Wallace sees the connection between modern music and the roots of Native influence.
"Electronic music owes a lot to aboriginal music, just as modern art has taken
from African art," he explains. "Minimalism and electronic music have drawn
from the structure of repetition [which is] utilized by modern composers such
as John Cage, Steve Reich, or Philip Glass. Today, we have techno music or trance,
which is based on repetition and heavy beats. How can we talk about 'American'
music or art and not recognize the contributions of indigenous cultures?"2
In 2001 the Alberta-based pow wow group Nakoda Lodge released Dark Realm, an album of pow wow songs that were electronically enhanced or embellished with nuances and effects throughout the recording. The reaction from the Native community was mixed. Meanwhile, Internet access has brought the world closer together, and its influence in the Arctic region is no exception. The five Inuit musicians of Greenland's Nuuk Posse offer an exhilirating example of how the fusion of traditional culture and modern music can open up new creative territories. Nuuk Posse's work is deeply influenced by Inuit cultural values and a worldview based on geographic place. The group combines traditional Inuit throat singing with beat-boxing and electronic enhancement of vocal tracks to produce a unique musical merger of hip hop styles and indigenous roots.

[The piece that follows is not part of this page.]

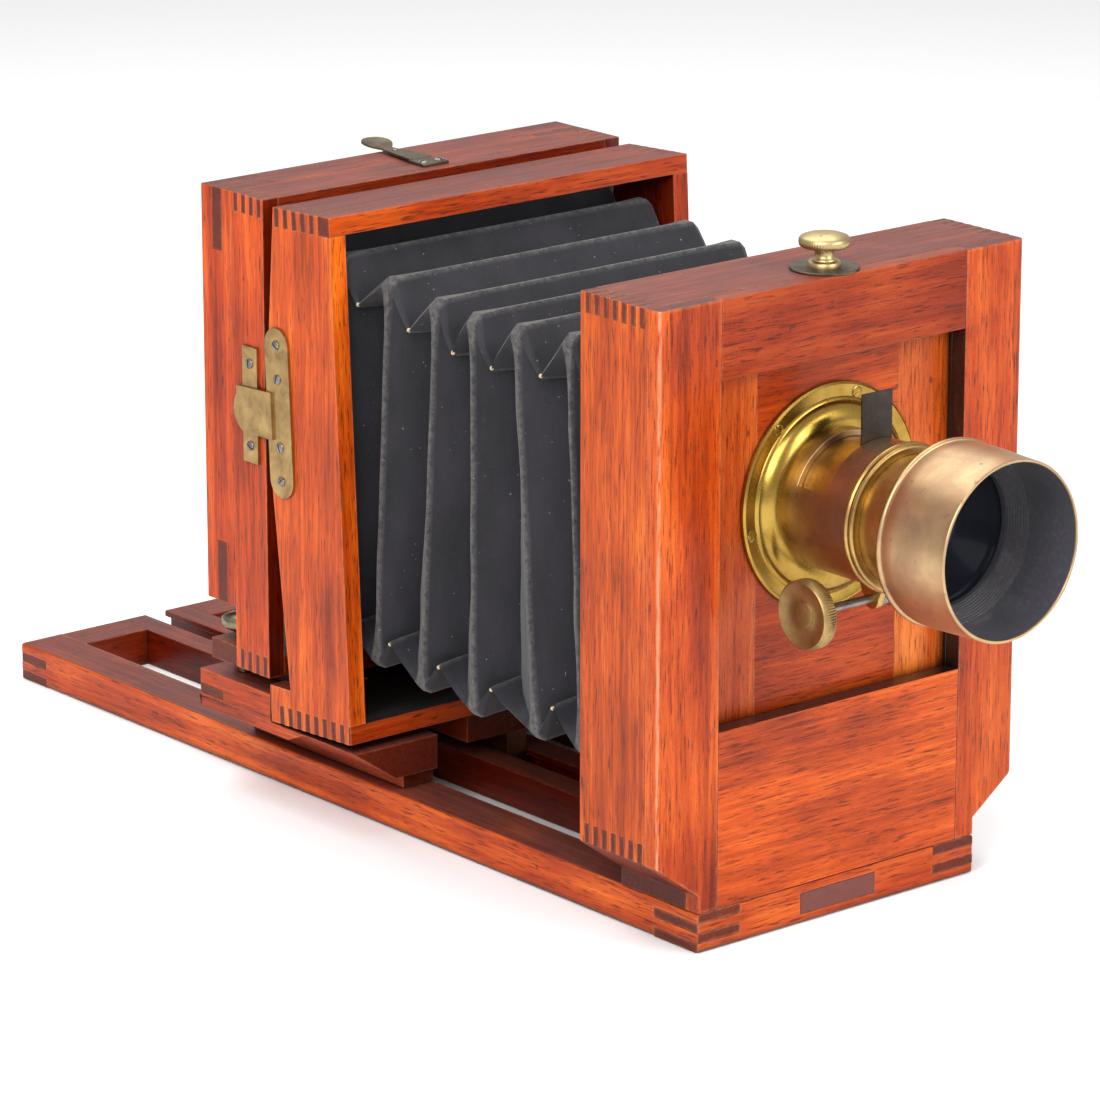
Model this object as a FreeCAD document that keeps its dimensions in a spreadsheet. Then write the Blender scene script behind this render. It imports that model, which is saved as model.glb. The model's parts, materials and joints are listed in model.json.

The prevailing influences of Native music and culture on electronica have given
new texture and vitality to electronic music. The music of the indigenous has
generated numerous non-Native imitators who produce a fusion that circles back
to music's original roots. Such a distinct relationship points to a natural
relationship between musical worlds that stem from a single source and yet express
themselves in a boundless diversity.
Brian Wright-McLeod (Dakota-Anishnabe) is a Toronto-based
writer and radio programmer (Renegade Radio on Toronto's CKLN 88.1
FM; see: www.ckln.fm).
With a specific focus on Native music, his column appears bi-monthly in News
From Indian Country. He is also a contributor to Native Peoples
Magazine, the Smithsonian's Native American Magazine, and
Spirit magazine. His first book, The Encyclopedia of Native
Music, will be published by the University of Arizona Press in 2005.
He is past Chair of the Best Music of Aboriginal Canada Juno Awards category
for CARAS, and a past board member for the Native American Journalists Association.
1. Robbie Robertson, from a radio interview with Brian Wright-Mcleod, as aired on Renegade Radio, CKLN 88.1 FM in Toronto, Canada.
2. Russell Wallace, from a radio interview with Brian Wright-Mcleod, as aired on Renegade Radio, CKLN 88.1 FM in Toronto, Canada.